A bowl of comforting Beef and Beer Chili is what you need this season. Top with some sour cream, cheese, and avocado for extra comfort!
Prep Time40 mins
Cook Time1 hr
Total Time1 hr 40 mins
Course: Main Course
Cuisine: American
Keyword: beef chili recipe, beer chili, game day chili
Servings: 8 people
Author: Tania


  • 3 pounds ground beef
  • 1 yellow onion, finely diced
  • 1 green bell pepper, finely diced
  • Olive oil
  • 8 cloves garlic, minced
  • 3 tablespoons tomato paste
  • 2 teaspoon ground cumin
  • 6 tablespoons chili powder
  • Salt and pepper
  • 1 bottle (12 oz) dark beer
  • 2 cans (28 oz each) crushed tomatoes
  • 3 cups chicken stock or chicken broth
  • 2 cans (15 oz each) kidney beans, drained

To serve:

  • Sour cream
  • Shredded Cheddar cheese
  • Chopped scallions


  • Heat a large 8 qt Dutch oven to medium high heat.
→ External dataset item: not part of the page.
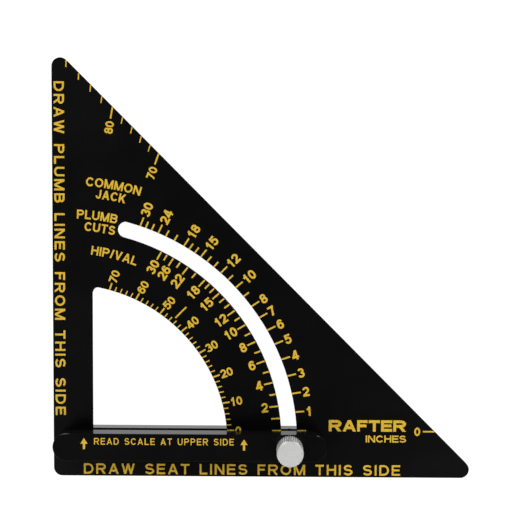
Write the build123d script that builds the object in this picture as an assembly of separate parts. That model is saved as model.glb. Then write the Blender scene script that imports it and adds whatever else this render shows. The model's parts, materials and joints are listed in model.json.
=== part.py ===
from build123d import *
import math
import os

# Adjustable layout square, in millimetres.
# Every piece is built in blade coordinates: the sharp heel corner that the two legs would meet in is
# the origin, the seat leg runs along +X, the plumb leg along +Y and the printed face is z = 0.
# The finished pieces are then shifted so that the origin is the bottom centre of the whole object.

# Blade
LEG = 176.0                 # length of each leg, measured to the sharp corner
CORNER_R = 3.5              # rounding of the three outer corners
BLADE_T = 3.3
EDGE_BREAK = 0.1            # small chamfer on every long edge of the blade
OVERALL = LEG - math.sqrt(2) * CORNER_R   # leg length as it measures over the rounded tip

# Pivot and fence
PIVOT_X = 6.15
PIVOT_Y = 13.6
FENCE_W = 11.1
FENCE_REACH = 100.5         # pivot centre to the centre of the far round end
FENCE_HEEL = 0.6            # pivot centre to the centre of the near round end
FRONT_BAR_T = 6.35
BACK_BAR_T = 5.3
BAR_GAP = 0.05              # running gap between each bar and the blade
BAR_EASE = 0.2              # rounded outer edges of the bars

# Arc window and arc slot, both centred on the pivot
WINDOW_LEFT = 15.65
WINDOW_BOTTOM = 12.7
WINDOW_R = 65.5
WINDOW_CORNER_R = 2.7
WINDOW_MIDDLE_DEG = 45
SLOT_R = 91.0
SLOT_W = 6.4
SLOT_START_DEG = -1.0
SLOT_END_DEG = 75.2

# Pivot screw
PIVOT_HOLE_R = 3.0
SHOULDER_R = 2.95
PIVOT_THREAD_R = 2.0
PIVOT_THREAD_DEPTH = 4.6
PIVOT_HEAD_R = 4.0
HEAD_RECESS = 0.1           # head sits this far below the outside of the back bar
HEX_ACROSS_FLATS = 3.0
HEX_DEPTH = 1.4
THREAD_GAP = 0.02           # gap left at threads and pressed seats that are drawn plain

# Clamp screw
STUD_R = 2.4
STUD_CLEAR = 0.05           # running gap round the stud
STUD_TIP_CHAMFER = 0.5
STUD_TIP_RECESS = 0.4
FRONT_BAR_HOLE_R = 2.6
INSERT_R = 3.6
INSERT_RECESS = 0.3
KNOB_R = 5.35
KNOB_H = 8.1
KNOB_GAP = 0.05
KNOB_BORE_DEPTH = 5.5
KNOB_TOP_CHAMFER = 0.45
KNOB_FOOT_CHAMFER = 0.3
KNURL_COUNT = 42
KNURL_DEPTH = 0.3

# Index notch in the inner top edge of the back bar, on the clamp axis
NOTCH_DEPTH = 1.1
NOTCH_R = 0.9
NOTCH_TILT_DEG = 45
NOTCH_SUNK_SHARE = 0.75     # share of the cone's depth that lies inside the edge

CUT_MARGIN = 1.0            # how far cutting tools run past the faces they cut

BLADE_BACK_Z = -BLADE_T
FRONT_BAR_Z = BAR_GAP
BACK_BAR_TOP_Z = BLADE_BACK_Z - BAR_GAP
BACK_BAR_BOTTOM_Z = BACK_BAR_TOP_Z - BACK_BAR_T
CLAMP_X = PIVOT_X + SLOT_R
KNOB_Z = FRONT_BAR_Z + FRONT_BAR_T + KNOB_GAP
FENCE_HALF_W = FENCE_W / 2

FRAME_SHIFT = Location((-OVERALL / 2, -OVERALL / 2, -BACK_BAR_BOTTOM_Z))


def polar(radius, degrees):
    """Point at this radius and angle about the pivot."""
    angle = math.radians(degrees)
    return (PIVOT_X + radius * math.cos(angle), PIVOT_Y + radius * math.sin(angle))


def disc(x, y, z, radius, height):
    """Upright cylinder standing on height z."""
    return Pos(x, y, z) * Cylinder(radius, height, align=(Align.CENTER, Align.CENTER, Align.MIN))


def taper(x, y, z, bottom_radius, top_radius, height):
    """Upright cone frustum standing on height z."""
    cone = Cone(bottom_radius, top_radius, height, align=(Align.CENTER, Align.CENTER, Align.MIN))
    return Pos(x, y, z) * cone


def outline_face():
    """Right-angled triangle with its three corners rounded."""
    triangle = make_face(Polyline((0, 0), (LEG, 0), (0, LEG), close=True))
    return fillet(triangle.vertices(), CORNER_R)


def window_face():
    """Cut-out bounded by a straight left wall, a straight bottom and an arc about the pivot."""
    left_top = PIVOT_Y + math.sqrt(WINDOW_R**2 - (WINDOW_LEFT - PIVOT_X) ** 2)
    right_x = PIVOT_X + math.sqrt(WINDOW_R**2 - (WINDOW_BOTTOM - PIVOT_Y) ** 2)
    heel = (WINDOW_LEFT, WINDOW_BOTTOM)
    top = (WINDOW_LEFT, left_top)
    right = (right_x, WINDOW_BOTTOM)
    middle = polar(WINDOW_R, WINDOW_MIDDLE_DEG)
    edges = Line(heel, right) + ThreePointArc(right, middle, top) + Line(top, heel)
    face = make_face(edges)
    return fillet(face.vertices(), WINDOW_CORNER_R)


def slot_face():
    """Arc slot with full-round ends."""
    inner_r = SLOT_R - SLOT_W / 2
    outer_r = SLOT_R + SLOT_W / 2
    middle_deg = (SLOT_START_DEG + SLOT_END_DEG) / 2
    half_w = SLOT_W / 2
    start_in = polar(inner_r, SLOT_START_DEG)
    start_out = polar(outer_r, SLOT_START_DEG)
    end_in = polar(inner_r, SLOT_END_DEG)
    end_out = polar(outer_r, SLOT_END_DEG)
    start_tip = polar(SLOT_R, SLOT_START_DEG)
    end_tip = polar(SLOT_R, SLOT_END_DEG)
    start_rad = math.radians(SLOT_START_DEG)
    end_rad = math.radians(SLOT_END_DEG)
    start_far = (start_tip[0] + half_w * math.sin(start_rad), start_tip[1] - half_w * math.cos(start_rad))
    end_far = (end_tip[0] - half_w * math.sin(end_rad), end_tip[1] + half_w * math.cos(end_rad))
    edges = (
        ThreePointArc(start_out, polar(outer_r, middle_deg), end_out)
        + ThreePointArc(end_out, end_far, end_in)
        + ThreePointArc(end_in, polar(inner_r, middle_deg), start_in)
        + ThreePointArc(start_in, start_far, start_out)
    )
    return make_face(edges)


def make_blade():
    """Flat triangular plate with the arc window, the arc slot and the pivot hole."""
    face = outline_face() - window_face() - slot_face()
    plate = Pos(0, 0, BLADE_BACK_Z) * extrude(face, BLADE_T)
    front_edges = plate.faces().sort_by(Axis.Z)[-1].edges()
    back_edges = plate.faces().sort_by(Axis.Z)[0].edges()
    plate = chamfer(front_edges + back_edges, EDGE_BREAK)
    hole_z = BLADE_BACK_Z - CUT_MARGIN
    return plate - disc(PIVOT_X, PIVOT_Y, hole_z, PIVOT_HOLE_R, BLADE_T + 2 * CUT_MARGIN)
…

Brown and cook the meat, about 15 minutes. Season with salt and pepper to taste. Ground beef naturally has fat, so I don’t add olive oil to the pot. Do so in batches if needed. Drain any extra fat.
  • Reduce to medium heat, and some olive oil, onions and bell peppers. Cook for about 8 minutes. Add minced garlic, and cook for another 2 minutes.
  • Stir in tomato paste, and cook for a minute. Then add chili powder and cumin. Cook for another 2 minutes. Stir in beans.
  • Add the beer and cook until reduced. This will infuse the food with flavors. Then add in crushed tomatoes, chicken stock or broth, and mix everything until evenly combined.
  • Bring to a boil and then simmer, covered, for about 45 minutes to 1 hour. Serve with sour cream, cheese, and scallions. Enjoy!